Зощенковский обыватель показан так, что, кажется, ни одна деталь не потеряна, и в то же время чудесным образом сохранена огромная дистанция взгляда, непрерывная соотнесенность с миром. Человек как бы взвешен в мировом пространстве, оно окружает его со всех сторон, вбирает его в себя и противостоит ему. Сам он об этом не имеет понятия, тычась в свои примуса и калоши, но это знает про него автор и постоянно ощущает читатель. И от этого вселенского соотнесения обыватель Зощенко еще более ничтожен - но и значителен в своем ничтожестве, порой же - просто величествен. Разумеется, здесь и речи не может быть не только о призыве к уничтожению, но и о простом осуждении. Жизнь не осуждает и не прославляет зощенковского героя, она через него осуществляется.

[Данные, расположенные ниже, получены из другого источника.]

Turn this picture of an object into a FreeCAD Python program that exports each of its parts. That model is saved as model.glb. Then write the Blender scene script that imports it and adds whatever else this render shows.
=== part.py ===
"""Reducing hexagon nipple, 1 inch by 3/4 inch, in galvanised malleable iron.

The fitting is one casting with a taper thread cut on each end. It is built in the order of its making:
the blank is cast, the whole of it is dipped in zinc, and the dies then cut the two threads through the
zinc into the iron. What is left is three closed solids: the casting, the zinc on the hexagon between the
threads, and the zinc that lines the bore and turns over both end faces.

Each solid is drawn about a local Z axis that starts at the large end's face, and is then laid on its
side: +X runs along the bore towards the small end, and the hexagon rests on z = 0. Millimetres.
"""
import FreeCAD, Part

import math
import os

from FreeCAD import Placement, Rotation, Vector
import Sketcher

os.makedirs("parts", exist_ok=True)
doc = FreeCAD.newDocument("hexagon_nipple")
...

Совершенно иначе у Маяковского. Его мещанин - мурло и гад, осужденный еще до стиха или пьесы (в полном соответствии с юридической практикой времени).
Разговаривать с ним решительно не о чем, и интересен он лишь как вредный паразит, разновидность насекомого (недаром - "Клоп"), как одно из препятствий на пути настоящих людей все к тому же светлому завтра. Но и противостоит ему не Вселенная, а вот это самое светлое завтра - в виде каких-то больших машин, создающих материальную основу счастья, и зданий, тоже непременно больших:
просторные палаты, белые халаты, светлые окна, гладкие полы - что-то вроде санатория для работников ЦК. Масштаб ничтожный, по сути - никакой. Осуждение примуса и гитары в пользу трактора и духового оркестра. Что такое трактор?

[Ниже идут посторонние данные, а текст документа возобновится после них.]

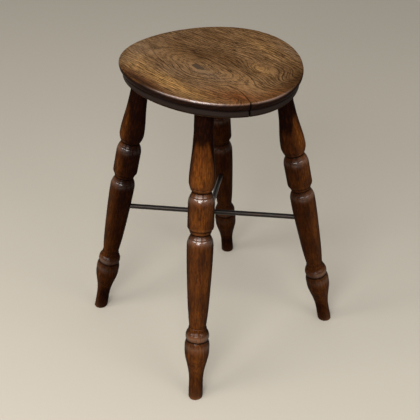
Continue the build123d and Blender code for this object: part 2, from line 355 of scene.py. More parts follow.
def seat_blank(sizes):
    """The cupped, moulded plank before its split and its recess are cut."""
    thickness = sizes.thickness / MM
    middle = np.zeros(1)
    rings = [(middle, middle, middle + SEAT_HEIGHT - MIDDLE_WEAR)]
    along, across, _ = seat_rim(sizes, NOSING_ROUND)
    for share in np.linspace(0, 1, TOP_RINGS + 1)[1:-1]:
        ring = along * share, across * share
        lift = cup_lift(ring[1], sizes) - hand_wear(*ring) * (1 - share**SITTING_FADE)
        rings.append((*ring, SEAT_HEIGHT + lift))
    for inset, drop in moulding_section(thickness):
        *ring, rim_lift = seat_rim(sizes, inset + knock_depth(drop))
        top_lift = cup_lift(ring[1], sizes)
        lift = top_lift + (rim_lift - top_lift) * min(drop / NOSING_WIDEST, 1)
        rings.append((*ring, SEAT_HEIGHT + lift - drop))
    along, across, _ = seat_rim(sizes, BEAD_INSET + BEAD_EASE)
    for share in np.linspace(1, 0, UNDER_RINGS + 1)[:-1]:
        ring = along * share * UNDER_INSET, across * share * UNDER_INSET
        rings.append((*ring, SEAT_HEIGHT + cup_lift(ring[1], sizes) - thickness))
    rings.append((middle, middle, middle + SEAT_HEIGHT - thickness))
    places = np.concatenate([to_room(*ring, sizes) for ring in rings])
    mesh = bpy.data.meshes.new("seat")
    mesh.from_pydata(places.tolist(), [], grid_of_rings(len(rings) - 2, SEAT_COLUMNS))
    return mesh


def prism(outline, low, high, sizes):
    """Closed upright prism on an outline given on the plank, between two heights."""
    along, across = np.array(outline, float).T
    count = len(outline)
    ends = [to_room(along, across, np.full(count, float(height)), sizes) for height in (low, high)]
    sides = [(i, (i + 1) % count, count + (i + 1) % count, count + i) for i in range(count)]
    faces = [tuple(reversed(range(count))), tuple(range(count, 2 * count)), *sides]
    mesh = bpy.data.meshes.new("prism")
    mesh.from_pydata(np.concatenate(ends).tolist(), [], faces)
    face_outwards(mesh)
    return mesh


def split_outline(sizes):
    """Long thin wedge along the split, with torn, slightly uneven sides."""
    dice = np.random.default_rng(SEEDS["split"])
    route = np.array(SPLIT_ROUTE, float)
    reach = np.concatenate([[0], np.cumsum(np.hypot(*np.diff(route, axis=0).T))])
    steps = np.linspace(0, reach[-1], SPLIT_STEPS)
    along = np.interp(steps, reach, route[:, 0])
    across = np.interp(steps, reach, route[:, 1])
    across += dice.normal(0, SPLIT_WAVER, SPLIT_STEPS) * (steps > 0)
    opening = SPLIT_TIP + (1 - SPLIT_TIP) * (steps / reach[-1]) ** SPLIT_FLARE
    half = sizes.split_width / MM / 2 * opening
    left = across + half * dice.uniform(*SPLIT_TEAR, SPLIT_STEPS)
    right = across - half * dice.uniform(*SPLIT_TEAR, SPLIT_STEPS)
    tip = (along[0] - SPLIT_POINT, across[0])
    return [tip, *zip(along, right), *reversed(list(zip(along, left)))]


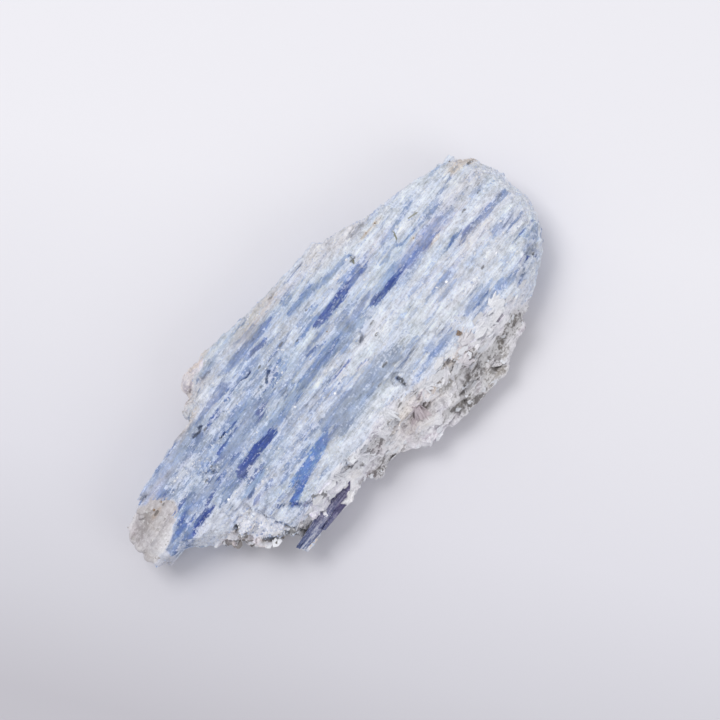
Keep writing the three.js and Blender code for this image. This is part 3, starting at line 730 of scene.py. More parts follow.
def blend(tree, share, under, over, way="MIX"):
    """One colour laid over another."""
    made = add(tree, "Mix", {"data_type": "RGBA", "blend_type": way, "clamp_result": True})
    for socket, value in ((made.inputs[0], share), (made.inputs[6], under), (made.inputs[7], over)):
        if isinstance(value, bpy.types.NodeSocket):
            tree.links.new(value, socket)
        else:
            socket.default_value = value
    return made.outputs[2]


def srgb(red, green, blue):
    """A colour as it looks on a screen, 0 to 255, in the shader's own scale."""
    parts = [value / 255 for value in (red, green, blue)]
    return (*(part / 12.92 if part < 0.04045 else ((part + 0.055) / 1.055) ** 2.4 for part in parts), 1)


def ramp(tree, value, stops):
    """A colour for each height of a value."""
    made = add(tree, "ValToRGB", Fac=value)
    line = made.color_ramp
    while len(line.elements) < len(stops):
        line.elements.new(0.5)
    for element, (place, colour) in zip(line.elements, stops):
        element.position = place
        element.color = colour
    return made.outputs[0]


def material(name):
    """A new material with nothing in it but its output and a Principled shader."""
    made = bpy.data.materials.new(name)
    made.use_nodes = True
    tree = made.node_tree
    return made, tree, tree.nodes["Principled BSDF"]


def group(name, inputs, outputs):
    """A new node group with named number inputs, by their values, and named outputs."""
    tree = bpy.data.node_groups.new(name, "ShaderNodeTree")
    number = {"socket_type": "NodeSocketFloat"}
    for label, value in inputs:
        tree.interface.new_socket(label, in_out="INPUT", **number).default_value = value
    for label in outputs:
        tree.interface.new_socket(label, in_out="OUTPUT", **number)
    return tree, tree.nodes.new("NodeGroupInput"), tree.nodes.new("NodeGroupOutput")


# Grain: the fine lines that run along every blade, the fine crumbs of broken crystal, and one
# number for each fine blade, all either side of 0, and the seams between the blades, from 0 to 1.
# Stretch is how many times longer the lines and the blades are than wide.
grain, grain_in, grain_out = group(
    "stone_grain", [("Per mm", 1.0), ("Stretch", 12.0)],
    ["Lines", "Fine lines", "Crumbs", "Fine crumbs", "Blades", "Fine blades", "Seams"],
)
to_mm = (1000, 1000, 1000)
turn_back = (0, 0, -grain_turn)
turned = add(grain, "Mapping", Vector=object_place(grain), Rotation=turn_back, Scale=to_mm).outputs[0]
split = add(grain, "SeparateXYZ", Vector=turned)
shortened = calc(grain, "DIVIDE", split.outputs[0], grain_in.outputs["Stretch"])
squeezed = add(grain, "CombineXYZ", X=shortened, Y=split.outputs[1], Z=split.outputs[2]).outputs[0]
for label, where, scale, detail, rough_share in (
    ("Lines", squeezed, 1.0, 3.0, 0.55),
    ("Fine lines", squeezed, 3.4, 3.0, 0.6),
    ("Crumbs", turned, 2.2, 4.0, 0.65),
    ("Fine crumbs", turned, 7.0, 3.0, 0.7),
):
    finer = calc(grain, "MULTIPLY", grain_in.outputs["Per mm"], scale)
    noise = add(grain, "TexNoise", Vector=where, Scale=finer, Detail=detail, Roughness=rough_share)
    centred = calc(grain, "SUBTRACT", noise.outputs["Fac"], 0.5)
    grain.links.new(centred, grain_out.inputs[label])
    if label == "Fine lines":
        bend = noise.outputs["Color"]
bend_by = (0.8, 0.8, 0.8)
bent = add(grain, "VectorMath", {"operation": "MULTIPLY_ADD"}, i0=bend, i1=bend_by, i2=squeezed).outputs[0]
for label, scale in (("Blades", 2.0), ("Fine blades", 4.3)):
    finer = calc(grain, "MULTIPLY", grain_in.outputs["Per mm"], scale)
    cell = add(grain, "TexVoronoi", Vector=bent, Scale=finer)
    number = add(grain, "SeparateColor", Color=cell.outputs["Color"]).outputs[0]
    grain.links.new(calc(grain, "SUBTRACT", number, 0.5), grain_out.inputs[label])
finer = calc(grain, "MULTIPLY", grain_in.outputs["Per mm"], 2.0)
off_edge = add(grain, "TexVoronoi", {"feature": "DISTANCE_TO_EDGE"}, Vector=bent, Scale=finer)
inside_blade = between(grain, off_edge.outputs["Distance"], 0.0, 0.09)
grain.links.new(calc(grain, "SUBTRACT", 1.0, inside_blade), grain_out.inputs["Seams"])


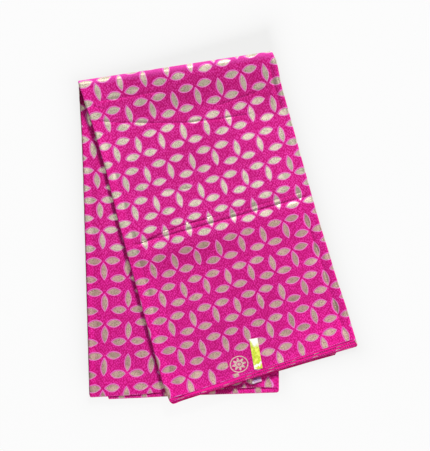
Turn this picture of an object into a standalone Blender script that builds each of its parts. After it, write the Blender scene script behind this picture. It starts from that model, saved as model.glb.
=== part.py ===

Большой примус. Что такое оркестр? Большая гитара. Большое мещанство против малого мещанства - вот и вся официальная философия Маяковского.
6 И здесь происходит неотвратимое, то, чего и следовало ожидать. Пафос обличения оборачивается автопародией, но уже и стилистической и смысловой.
Там и сям карикатуры на мещан и обывателей выглядят как шаржи на самого автора, лишь стоит сличить их с соседними строчками или с известными фактами жизни.
Вот портрет ненавистного мещанина, обвинительная речь Маяковского:
Давно канареек выкинул вон, нечего на птицу тратиться.
С индустриализации завел граммофон да канареечные абажуры и платьица.
А вот здесь же, буквально через несколько страниц - его защитительное выступление:
- Купил,- говорите; Конешно, да.
Купил, и бросьте трепаться.
Довольно я шлепал, дохл да тих, на разных кобылах-выдрах.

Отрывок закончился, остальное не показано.